AVAILABLE DATA:
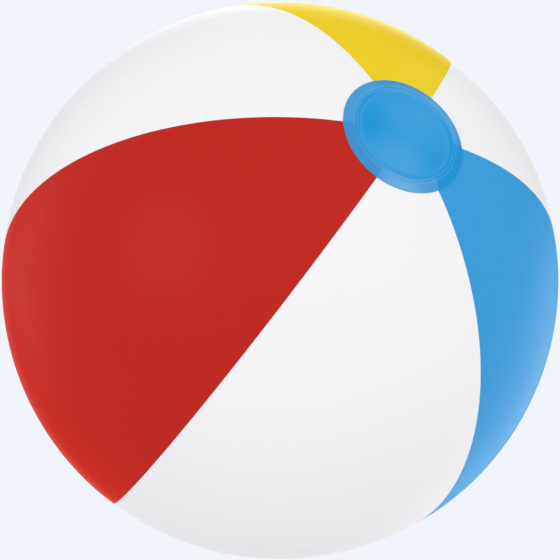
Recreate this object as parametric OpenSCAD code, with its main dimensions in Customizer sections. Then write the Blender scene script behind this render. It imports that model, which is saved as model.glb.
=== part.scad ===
// Inflatable beach ball: six vinyl panels, a disc over each pole and a push-in valve.
// Millimetres. The origin is the centre of the ball and +Z is its polar axis, through
// the two end discs. +Y is the axis of the valve, in the middle of the valve panel.
// Angles round the polar axis are counted from +X towards +Y.

/* [Ball] */
// Diameter of the inflated ball, over its panels
ball_d = 340; // [320:5:400]
// Thickness of the vinyl film
film_t = 0.3; // [0.25:0.05:0.5]
// Width at the equator of the weld lap that each panel tucks under the next one
lap_w = 6; // [4:0.5:8]
// Width at the equator of the doubled film on a panel's own side of that seam
joggle_w = 2; // [1:0.5:4]
// Diameter of the gap in which the panels' tips end, hidden under each end disc
tip_gap_d = 22; // [16:1:30]

/* [Panels] */
// How far round the polar axis the red panel goes, in degrees
red_angle = 60.5; // [57:0.5:63]
// How far round the white panel between red and blue goes
white_front_angle = 63; // [57:0.5:63]
// How far round the blue panel goes
blue_angle = 61.5; // [57:0.5:63]
// How far round the white panel with the valve goes
white_valve_angle = 55.5; // [54:0.5:63]
// How far round the yellow panel goes: the last white panel takes what is left
yellow_angle = 58; // [57:0.5:63]

/* [End discs] */
// Diameter of each end disc
disc_d = 70; // [60:1:80]
// Thickness of an end disc
disc_t = 0.5; // [0.3:0.1:1]
// Width of the weld ring round the edge of an end disc
ring_w = 6.5; // [5:0.5:9]
// Height of the weld ring above the disc
ring_h = 0.6; // [0.2:0.1:1]
// Width of the slope on each side of the weld ring
ring_slope_w = 1.6; // [0.8:0.1:2]

/* [Valve seat] */
// Outer diameter of the flange that is welded behind the valve panel
flange_d = 32; // [28:1:40]
// Thickness of the flange
flange_t = 1; // [0.6:0.1:1.5]
// Diameter of the recess that the stem is pushed into
recess_d = 18; // [18:0.5:20]
// Width of the raised lip round the recess, which fills the hole in the panel
lip_w = 1.2; // [0.8:0.1:2]
// Wall of the thin boot that joins the flange to the stem
boot_t = 0.6; // [0.4:0.1:1]

/* [Valve stem] */
// Length of the stem
stem_len = 18.1; // [16:0.1:20]
// Outer diameter of the stem
stem_d = 10.4; // [10:0.1:10.8]
// Diameter of the bore that a pump nozzle goes into
bore_d = 6.6; // [6:0.1:7]
// Diameter of the bore's flared mouth
mouth_d = 7.6; // [7.6:0.1:8]
// Depth of the flare
mouth_depth = 5; // [4.8:0.1:6]
// Diameter of the bead round the mouth
bead_d = 11.6; // [11.2:0.1:11.8]
// Diameter of the collar at the stem's inner end
collar_d = 13; // [12:0.1:13.4]

/* [Plug and flap] */
// Diameter of the plug's head
head_d = 11.2; // [10.8:0.1:11.4]
// Thickness of the plug's head
head_t = 1.7; // [1.5:0.1:2]
// Length of the plug's tapered shank
shank_len = 4.7; // [4:0.1:4.7]
// Diameter of the shank at its tip
shank_tip_d = 4.2; // [3:0.1:4.2]
// Reach of the plug's pull tab from the valve axis
tab_reach = 7.8; // [7:0.1:8.2]
// Width of the plug's pull tab and its strap
strap_w = 3; // [2:0.5:4]
// Distance of the plug's hinge line from the valve axis
plug_hinge_r = 8.5; // [8.4:0.1:8.8]
// Diameter of the non-return flap
flap_d = 9.4; // [8.6:0.1:10]
// Thickness of the non-return flap
flap_t = 0.5; // [0.3:0.1:0.8]
// Distance of the flap's hinge line from the valve axis
flap_hinge_r = 6; // [5.5:0.1:6.2]

/* [Hidden] */

// Curved faces of the ball and of the small valve pieces
ball_fn = 180;
valve_fn = 72;

ball_r = ball_d / 2;
// Angle round the polar axis at which each panel starts
white_valve_start = 90 - white_valve_angle / 2;
blue_start = white_valve_start - blue_angle;
white_front_start = blue_start - white_front_angle;
red_start = white_front_start - red_angle;
yellow_start = white_valve_start + white_valve_angle;
white_left_start = yellow_start + yellow_angle;
white_left_angle = red_start + 360 - white_left_start;
// Angle from the pole to the panels' tips and to the edge of a disc
tip_angle = asin(tip_gap_d / 2 / ball_r);
disc_angle = asin(disc_d / 2 / ball_r);
// Widths of the lap and of the doubled film as angles round the polar axis
lap_width_angle = lap_w / ball_r * 180 / PI;
joggle_angle = joggle_w / ball_r * 180 / PI;

// Running gap between pieces that move apart, and between the moulded pieces of the valve
gap = 0.1;

// Heights along the valve axis, from the crown of the valve panel
mouth_z = -head_t - gap;
stem_foot_z = mouth_z - stem_len;
bead_h = 1.2;
collar_h = 1.5;
recess_r = recess_d / 2;
lip_r = recess_r + lip_w;
// Height of the flange's inner face at the rim of the recess
flange_back_z = -film_t - flange_t - recess_r * recess_r / ball_d;
// Radius at which the boot meets the stem's collar
boot_foot_r = collar_d / 2 + gap;
boot_reach = 1.3;
// Radius of the strap's loop, and the place of its centre
loop_r = 1.05;
loop_t = 0.7;
loop_centre_r = plug_hinge_r - 0.25 - loop_r;
loop_z = mouth_z + 0.3;
// Root of the strap on the stem
lug_reach = 0.9;
lug_h = 1.2;
tab_t = 1;
edge_chamfer = 0.4;
// Width of the flat margin outside a disc's weld ring
ring_edge_w = 0.2;
// Clearance of the shank's root in the mouth of the bore
shank_root_gap = 0.25;
flap_neck_w = 4;

red = [0.75, 0.17, 0.14];
blue = [0.24, 0.6, 0.85];
yellow = [0.91, 0.81, 0.15];
white = [0.96, 0.96, 0.96];

// Point at an angle from the +Z pole, in a profile whose second axis is Z
function from_pole(r, angle) = [r * sin(angle), r * cos(angle)];

// Profile of a spherical layer between two radii and two angles from the +Z pole
module arc_band(r_in, r_out, angle_a, angle_b) {
    reach = 1.5 * r_out;
    step = (angle_b - angle_a) / 4;
    intersection() {
        difference() {
            circle(r = r_out, $fn = ball_fn);
            circle(r = r_in, $fn = ball_fn);
        }
        polygon(concat([[0, 0]], [for (i = [0:4]) from_pole(reach, angle_a + i * step)]));
    }
}

// Sector of a turned profile, from one angle round the polar axis to another
module sector(from_angle, to_angle) {
    rotate([0, 0, from_angle])
        rotate_extrude(angle = to_angle - from_angle, $fn = ball_fn)
            children();
}

// Panel from one angle round the polar axis on: a double layer of film, cut back to the
// outer one over the panel and to the inner one, the weld lap, beyond its far seam.
// The lap goes on beneath the next panel.
module panel(start_angle, panel_angle) {
    inner_r = ball_r - 2 * film_t;
    between_r = ball_r - film_t;
    lap_end = panel_angle + lap_width_angle;
    rotate([0, 0, start_angle])
        difference() {
            sector(0, lap_end)
                arc_band(inner_r, ball_r, tip_angle, 180 - tip_angle);
            sector(-1, panel_angle - joggle_angle)
                arc_band(inner_r - 1, between_r, tip_angle - 1, 181 - tip_angle);
            sector(panel_angle, lap_end + 1)
                arc_band(between_r, ball_r + 1, tip_angle - 1, 181 - tip_angle);
        }
}

// Disc over the +Z pole, with the sloped weld ring that stands proud round its edge
module end_disc() {
    face_r = ball_r + disc_t;
    crest_r = face_r + ring_h;
    inner_edge = disc_d / 2 - ring_w;
    outer_edge = disc_d / 2 - ring_edge_w;
    rotate_extrude($fn = ball_fn)
        difference() {
            arc_band(ball_r, crest_r + 1, 0, disc_angle);
            difference() {
                arc_band(face_r, crest_r + 2, -1, disc_angle + 1);
                polygon([
                    from_pole(face_r - ring_h, asin((inner_edge - ring_slope_w) / ball_r)),
                    from_pole(crest_r, asin((inner_edge + ring_slope_w) / ball_r)),
                    from_pole(crest_r, asin((outer_edge - ring_slope_w) / ball_r)),
                    from_pole(face_r - ring_h, asin((outer_edge + ring_slope_w) / ball_r))
                ]);
            }
        }
}

// Puts a valve piece in place. In its own frame +Z points out along the valve axis,
// Z = 0 is the crown of the valve panel, and +Y points towards the lower end disc.
module on_valve_axis() {
    rotate([-90, 0, 0])
        translate([0, 0, ball_r])
            children();
}

// A solid turned about the valve axis from its outline
module turned(outline) {
    rotate_extrude($fn = valve_fn)
        polygon(outline);
}

module panel_blue() {
    color(blue) panel(blue_start, blue_angle);
}

module panel_white_valve() {
    color(white)
        difference() {
            panel(white_valve_start, white_valve_angle);
            on_valve_axis()
                cylinder(r = lip_r + gap, h = 10, center = true, $fn = valve_fn);
        }
}

module panel_yellow() {
    color(yellow) panel(yellow_start, yellow_angle);
}

module panel_white_left() {
    color(white) panel(white_left_start, white_left_angle);
}

module panel_red() {
    color(red) panel(red_start, red_angle);
}

module panel_white_front() {
    color(white) panel(white_front_start, white_front_angle);
}

module end_disc_top() {
    color(blue) end_disc();
}

module end_disc_bottom() {
    color(blue) mirror([0, 0, 1]) end_disc();
}

// Flange that follows the panel's inner face, with a lip up through the panel's hole
module valve_flange() {
    color(white)
        on_valve_axis()
            rotate_extrude($fn = valve_fn)
                intersection() {
                    translate([0, -ball_r])
                        difference() {
                            circle(r = ball_r, $fn = ball_fn);
                            circle(r = ball_r - film_t - flange_t, $fn = ball_fn);
                        }
                    union() {
                        translate([recess_r, -ball_r])
                            square([lip_w, ball_r]);
                        intersection() {
                            translate([recess_r, -ball_r])
                                square([flange_d / 2 - recess_r, ball_r]);
                            translate([0, -ball_r])
                                circle(r = ball_r - film_t, $fn = ball_fn);
                        }
                    }
                }
}

// Thin boot, folded in while the stem is pushed in
module valve_boot() {
    top_z = flange_back_z - gap;
    foot_z = stem_foot_z + gap;
    side_r = boot_foot_r + boot_reach;
    color(white)
        on_valve_axis()
            turned([
                [recess_r, top_z],
                [recess_r + boot_t, top_z],
                [side_r, foot_z],
                [boot_foot_r, foot_z],
                [boot_foot_r, foot_z + boot_t],
                [side_r - boot_t, foot_z + boot_t]
            ]);
}

// Stem with a flared mouth, a bead, a collar at its inner end and a lug for the strap
module valve_stem() {
    color(white)
        on_valve_axis() {
            turned([
                [bore_d / 2, stem_foot_z],
                [collar_d / 2, stem_foot_z],
                [collar_d / 2, stem_foot_z + collar_h],
                [stem_d / 2, stem_foot_z + collar_h],
                [stem_d / 2, mouth_z - bead_h],
                [bead_d / 2, mouth_z - bead_h],
                [bead_d / 2, mouth_z],
                [mouth_d / 2, mouth_z],
                [bore_d / 2, mouth_z - mouth_depth]
            ]);
            translate([-strap_w / 2, stem_d / 2, mouth_z - lug_h])
                cube([strap_w, bead_d / 2 - stem_d / 2 + lug_reach, lug_h]);
        }
}

// Strap: a loop from the lug on the stem to the edge of the plug's head
module valve_strap() {
    arm_start = head_d / 2 + gap;
    lug_end = bead_d / 2 + lug_reach + gap;
    color(white)
        on_valve_axis() {
            translate([-strap_w / 2, loop_centre_r, loop_z])
                rotate([90, 0, 90])
                    rotate([0, 0, -90])
                        rotate_extrude(angle = 180, $fn = valve_fn)
                            translate([loop_r - loop_t, 0])
                                square([loop_t, strap_w]);
            translate([-strap_w / 2, arm_start, loop_z + loop_r - loop_t])
                cube([strap_w, loop_centre_r - arm_start, loop_t]);
            translate([-strap_w / 2, lug_end, loop_z - loop_r])
                cube([strap_w, loop_centre_r - lug_end, loop_t]);
        }
}

// Plug: a head with a chamfered edge, a tapered shank and a pull tab
module valve_plug() {
    tab_r = strap_w / 2;
    shank_root_r = mouth_d / 2 - shank_root_gap;
    color(white)
        on_valve_axis() {
            turned([
                [0, 0],
                [head_d / 2 - edge_chamfer, 0],
                [head_d / 2, -edge_chamfer],
                [head_d / 2, -head_t],
                [shank_root_r, -head_t],
                [shank_tip_d / 2, -head_t - shank_len],
                [0, -head_t - shank_len]
            ]);
            translate([-tab_r, -tab_reach + tab_r, -edge_chamfer - tab_t])
                cube([strap_w, tab_reach - tab_r, tab_t]);
            translate([0, -tab_reach + tab_r, -edge_chamfer - tab_t])
                cylinder(r = tab_r, h = tab_t, $fn = valve_fn);
        }
}

// Non-return flap that hangs against the stem's inner end
module valve_flap() {
    color(white)
        on_valve_axis()
            translate([0, 0, stem_foot_z - gap - flap_t]) {
                cylinder(d = flap_d, h = flap_t, $fn = valve_fn);
                translate([-flap_neck_w / 2, -flap_hinge_r + gap, 0])
                    cube([flap_neck_w, flap_hinge_r - gap, flap_t]);
            }
}

panel_red();
panel_white_front();
panel_blue();
panel_white_valve();
panel_yellow();
panel_white_left();
end_disc_top();
end_disc_bottom();
valve_flange();
valve_boot();
valve_stem();
valve_strap();
valve_plug();
valve_flap();
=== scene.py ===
# Looks of the inflatable beach ball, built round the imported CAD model.
#
# Metres, in the CAD frame: the origin is the centre of the ball, +Z is the polar axis
# through the two end discs, and +Y is the axis of the valve.

import math

import bmesh
import bpy
from mathutils import Matrix, Quaternion, Vector


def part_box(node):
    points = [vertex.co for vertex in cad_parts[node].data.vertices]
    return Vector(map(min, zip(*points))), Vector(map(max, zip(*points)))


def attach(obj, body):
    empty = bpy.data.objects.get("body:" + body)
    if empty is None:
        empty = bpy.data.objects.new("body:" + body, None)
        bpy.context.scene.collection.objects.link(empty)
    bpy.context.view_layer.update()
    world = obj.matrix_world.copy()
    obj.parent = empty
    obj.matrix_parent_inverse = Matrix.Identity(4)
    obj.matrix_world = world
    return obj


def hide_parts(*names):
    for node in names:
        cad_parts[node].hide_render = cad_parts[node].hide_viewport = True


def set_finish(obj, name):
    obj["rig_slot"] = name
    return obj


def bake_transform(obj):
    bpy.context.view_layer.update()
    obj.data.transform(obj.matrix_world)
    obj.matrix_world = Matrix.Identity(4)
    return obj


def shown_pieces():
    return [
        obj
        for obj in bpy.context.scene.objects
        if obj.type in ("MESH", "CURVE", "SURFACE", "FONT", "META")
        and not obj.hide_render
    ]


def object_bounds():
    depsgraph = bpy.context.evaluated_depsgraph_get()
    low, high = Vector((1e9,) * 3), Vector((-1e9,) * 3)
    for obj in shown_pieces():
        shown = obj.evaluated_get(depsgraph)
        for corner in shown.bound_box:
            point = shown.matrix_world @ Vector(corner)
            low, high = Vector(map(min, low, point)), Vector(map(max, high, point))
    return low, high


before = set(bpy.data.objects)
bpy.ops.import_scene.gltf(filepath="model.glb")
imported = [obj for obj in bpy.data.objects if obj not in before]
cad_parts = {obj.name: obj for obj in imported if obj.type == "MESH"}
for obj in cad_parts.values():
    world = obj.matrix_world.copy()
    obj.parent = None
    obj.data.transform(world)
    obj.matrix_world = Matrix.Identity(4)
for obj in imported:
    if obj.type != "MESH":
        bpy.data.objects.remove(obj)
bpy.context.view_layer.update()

MM = 0.001


# ---------------------------------------------------------------- sizes from the frame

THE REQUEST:
Give again the lines from the one with "panel_red();" to the one with "if empty is", both lines included, exactly and with no other line.

CORRECT OUTPUT:
panel_red();
panel_white_front();
panel_blue();
panel_white_valve();
panel_yellow();
panel_white_left();
end_disc_top();
end_disc_bottom();
valve_flange();
valve_boot();
valve_stem();
valve_strap();
valve_plug();
valve_flap();
=== scene.py ===
# Looks of the inflatable beach ball, built round the imported CAD model.
#
# Metres, in the CAD frame: the origin is the centre of the ball, +Z is the polar axis
# through the two end discs, and +Y is the axis of the valve.

import math

import bmesh
import bpy
from mathutils import Matrix, Quaternion, Vector


def part_box(node):
    points = [vertex.co for vertex in cad_parts[node].data.vertices]
    return Vector(map(min, zip(*points))), Vector(map(max, zip(*points)))


def attach(obj, body):
    empty = bpy.data.objects.get("body:" + body)
    if empty is None:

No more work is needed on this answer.